_WHAT THE EXERCISE ASKS_
Write out all the material exactly. Leave nothing out.

_GIVEN MATERIAL_
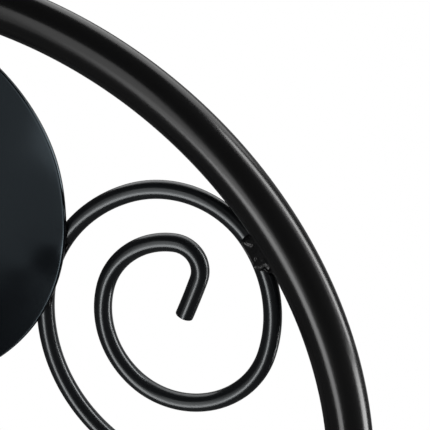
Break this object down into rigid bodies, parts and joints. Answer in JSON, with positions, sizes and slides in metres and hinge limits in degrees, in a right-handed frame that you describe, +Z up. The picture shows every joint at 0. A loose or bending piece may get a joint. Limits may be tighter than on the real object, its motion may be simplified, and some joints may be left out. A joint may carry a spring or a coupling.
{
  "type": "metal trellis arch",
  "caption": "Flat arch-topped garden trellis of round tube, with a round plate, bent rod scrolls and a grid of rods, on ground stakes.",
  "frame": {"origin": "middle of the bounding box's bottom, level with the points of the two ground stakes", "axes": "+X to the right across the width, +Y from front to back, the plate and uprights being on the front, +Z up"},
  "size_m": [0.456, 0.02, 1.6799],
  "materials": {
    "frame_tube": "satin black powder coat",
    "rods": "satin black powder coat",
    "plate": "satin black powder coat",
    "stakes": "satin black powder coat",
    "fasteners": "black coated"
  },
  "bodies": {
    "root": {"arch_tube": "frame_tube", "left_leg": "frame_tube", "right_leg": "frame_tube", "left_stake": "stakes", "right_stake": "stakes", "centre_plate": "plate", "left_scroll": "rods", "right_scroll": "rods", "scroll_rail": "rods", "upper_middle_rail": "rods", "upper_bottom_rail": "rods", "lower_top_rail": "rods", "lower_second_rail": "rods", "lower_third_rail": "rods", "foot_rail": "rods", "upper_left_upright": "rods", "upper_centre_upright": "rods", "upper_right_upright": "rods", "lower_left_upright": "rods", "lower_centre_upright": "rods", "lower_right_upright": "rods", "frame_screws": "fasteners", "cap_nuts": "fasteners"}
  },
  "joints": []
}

_RESULT BELOW_
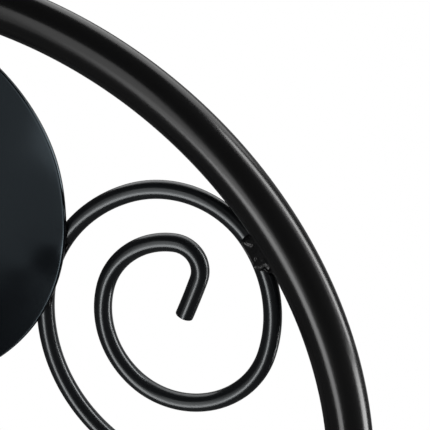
Break this object down into rigid bodies, parts and joints. Answer in JSON, with positions, sizes and slides in metres and hinge limits in degrees, in a right-handed frame that you describe, +Z up. The picture shows every joint at 0. A loose or bending piece may get a joint. Limits may be tighter than on the real object, its motion may be simplified, and some joints may be left out. A joint may carry a spring or a coupling.
{
  "type": "metal trellis arch",
  "caption": "Flat arch-topped garden trellis of round tube, with a round plate, bent rod scrolls and a grid of rods, on ground stakes.",
  "frame": {"origin": "middle of the bounding box's bottom, level with the points of the two ground stakes", "axes": "+X to the right across the width, +Y from front to back, the plate and uprights being on the front, +Z up"},
  "size_m": [0.456, 0.02, 1.6799],
  "materials": {
    "frame_tube": "satin black powder coat",
    "rods": "satin black powder coat",
    "plate": "satin black powder coat",
    "stakes": "satin black powder coat",
    "fasteners": "black coated"
  },
  "bodies": {
    "root": {"arch_tube": "frame_tube", "left_leg": "frame_tube", "right_leg": "frame_tube", "left_stake": "stakes", "right_stake": "stakes", "centre_plate": "plate", "left_scroll": "rods", "right_scroll": "rods", "scroll_rail": "rods", "upper_middle_rail": "rods", "upper_bottom_rail": "rods", "lower_top_rail": "rods", "lower_second_rail": "rods", "lower_third_rail": "rods", "foot_rail": "rods", "upper_left_upright": "rods", "upper_centre_upright": "rods", "upper_right_upright": "rods", "lower_left_upright": "rods", "lower_centre_upright": "rods", "lower_right_upright": "rods", "frame_screws": "fasteners", "cap_nuts": "fasteners"}
  },
  "joints": []
}